Large amounts of quality data are a key requisite for Machine Learning. But often these data are difficult to find and very expensive. Akshay Pai, Co-founder and CTO of Cerebriu may have found a novel approach.
Last week, Asia House hosted an event for the artificial intelligence (AI) and machine learning (ML) community. The focus of the evening was a foundational problem for companies and researchers in this area: You need a good quality dataset to train your machine learning model, but how do you get that data to begin with?
High cost and privacy
The four speakers participating in the event came from the healthcare sector where this issue is particularly acute. Obtaining large amounts of quality health data is costly and time consuming, and complicated by the thorny issues of patient privacy.
While the four speakers used a variety of tools to overcome this hurdle, one approach stood out. Akshay Pai from Cerebriu bought his data from Asia. Cerebriu is a company that helps augment the radiologist workflow within brain imaging.
Pros & Cons of going to India
Working with Indian hospitals, Cerebriu was able to access very large and diverse datasets at low cost.

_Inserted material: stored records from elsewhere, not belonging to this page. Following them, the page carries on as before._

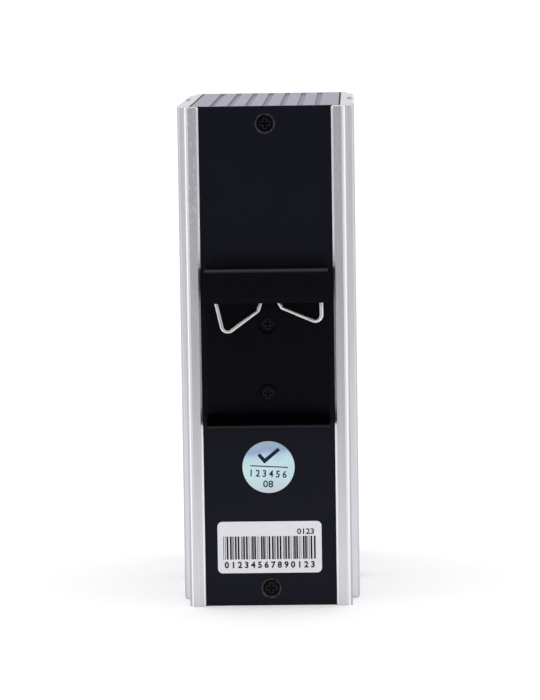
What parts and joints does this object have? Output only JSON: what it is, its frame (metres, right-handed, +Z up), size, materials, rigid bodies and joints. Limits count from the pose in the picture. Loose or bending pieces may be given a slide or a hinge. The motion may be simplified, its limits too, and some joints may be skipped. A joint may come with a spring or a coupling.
{
  "type": "industrial ethernet switch",
  "caption": "Tall narrow network switch with ribbed silver side panels, a black rear plate and a spring-loaded hook bracket for a 35 mm rail.",
  "frame": {"origin": "middle of the overall bounding box in plan, at the bottom of the housing", "axes": "+Z up, front face with the sockets towards -Y, rail bracket towards +Y, +X to the right seen from the front"},
  "size_m": [0.051, 0.1204, 0.144],
  "materials": {
    "silver": "satin anodised, natural silver",
    "black_cover": "matte black anodised extrusion",
    "black_plate": "fine satin black powder coat",
    "bracket": "satin black anodised extrusion",
    "screw": "black oxide",
    "spring": "plain bright spring wire",
    "foil": "silver security foil with a faint blue green shimmer",
    "paper": "white printed polyester label",
    "board": "green solder mask",
    "shield": "tin plated sheet",
    "insert": "black moulded thermoplastic",
    "gold": "gold plated",
    "terminal": "green moulded terminal plastic",
    "steel": "zinc plated steel",
    "clear": "clear acrylic",
    "lamp": "small light emitting chip",
    "chip": "black moulded chip package",
    "pad": "soft grey heat conducting pad",
    "block": "plain milled",
    "ferrite": "dark shielded coil",
    "can": "bare can with a printed top",
    "ceramic_body": "glazed body"
  },
  "bodies": {
    "root": {"side_panel_left": "silver", "side_panel_right": "silver", "top_cover": "black_cover", "bottom_cover": "black_cover", "rear_plate": "black_plate", "front_plate": "black_plate", "rear_plate_screws": "screw", "front_plate_screws": "screw", "din_bracket_screws": "screw", "side_screws_left": "steel", "side_screws_right": "steel", "din_bracket": "bracket", "din_spring": "spring", "inspection_sticker": "foil", "barcode_label": "paper", "circuit_board": "board", "rj45_shield_1": "shield", "rj45_insert_1": "insert", "rj45_shield_2": "shield", "rj45_insert_2": "insert", "rj45_shield_3": "shield", "rj45_insert_3": "insert", "rj45_shield_4": "shield", "rj45_insert_4": "insert", "rj45_contacts": "gold", "sfp_cage_1": "shield", "sfp_cage_2": "shield", "sfp_edge_sockets": "insert", "power_header": "terminal", "power_pins": "steel", "power_plug": "terminal", "power_plug_screws": "steel", "light_pipe": "clear", "status_lamps": "lamp", "switch_chip": "chip", "thermal_pad": "pad", "heat_block": "block", "port_transformers": "chip", "power_inductors": "ferrite", "bulk_capacitors": "can", "regulator_chips": "chip", "flash_chip": "chip", "crystal_oscillator": "steel", "input_fuse": "ceramic_body"}
  },
  "joints": []
}
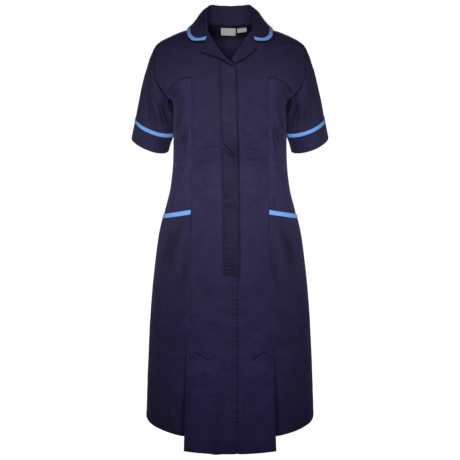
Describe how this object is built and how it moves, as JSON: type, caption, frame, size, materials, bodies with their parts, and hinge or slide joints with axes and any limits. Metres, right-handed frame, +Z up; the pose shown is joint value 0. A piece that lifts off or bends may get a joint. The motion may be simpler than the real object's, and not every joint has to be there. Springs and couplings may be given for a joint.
{
  "type": "nurse uniform dress",
  "caption": "Short-sleeved knee-length work dress with a folded collar, lapels, a hidden front fastening, hip pockets, front kick pleats and contrast tape, hollow as worn.",
  "frame": {"origin": "midway between the two neck points, where the shoulder seams meet the collar", "axes": "+Z up along the wearer, -Y the way the wearer faces, +X towards the wearer's left"},
  "size_m": [0.525, 0.3522, 1.1716],
  "materials": {
    "navy_cloth": "matt navy polyester and cotton twill",
    "blue_tape": "matt light blue woven tape",
    "white_label": "satin white woven label, blank"
  },
  "bodies": {
    "root": {"back": "navy_cloth", "collar": "navy_cloth", "collar_trim": "blue_tape", "cuff_left": "navy_cloth", "cuff_right": "navy_cloth", "front_left": "navy_cloth", "front_right": "navy_cloth", "lapel_left": "navy_cloth", "lapel_right": "navy_cloth", "neck_label": "white_label", "placket": "navy_cloth", "pocket_trim_left": "blue_tape", "pocket_trim_right": "blue_tape", "side_front_left": "navy_cloth", "side_front_right": "navy_cloth", "side_skirt_left": "navy_cloth", "side_skirt_right": "navy_cloth", "size_tab": "white_label", "sleeve_left": "navy_cloth", "sleeve_right": "navy_cloth", "sleeve_trim_left": "blue_tape", "sleeve_trim_right": "blue_tape"}
  },
  "joints": []
}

One center alone would often have more than 500,000 images in their picture archives, ensuring a high level of variance.
Furthermore, building a relationship with the hospitals was fast and easy. The hospitals were private and bureaucracy relatively straightforward, with a low number of decision makers involved. Finally, the hospitals had already obtained data acquisition compliance from patients, meaning patient privacy issues were taken care of.
The main downside related to data quality. The images provided were mainly 2D (and 3D images are much more powerful). Furthermore, since there were no standards on how to label images, radiologists created their own individual labels, which added much time to the crucial task of labelling and validating data. At any rate, the data was in English, making it doable for non-Asian readers.
Looking for a well-trodden path
As more startups with data requirements look to Asia, some of these obstacles may be removed, either by improved standardisation at the clinical source, or via the hiring of local consultants to perform data labeling. Data acquisition for Machine Learning may become a future path for collaboration between Danish and Asian innovation ecosystems.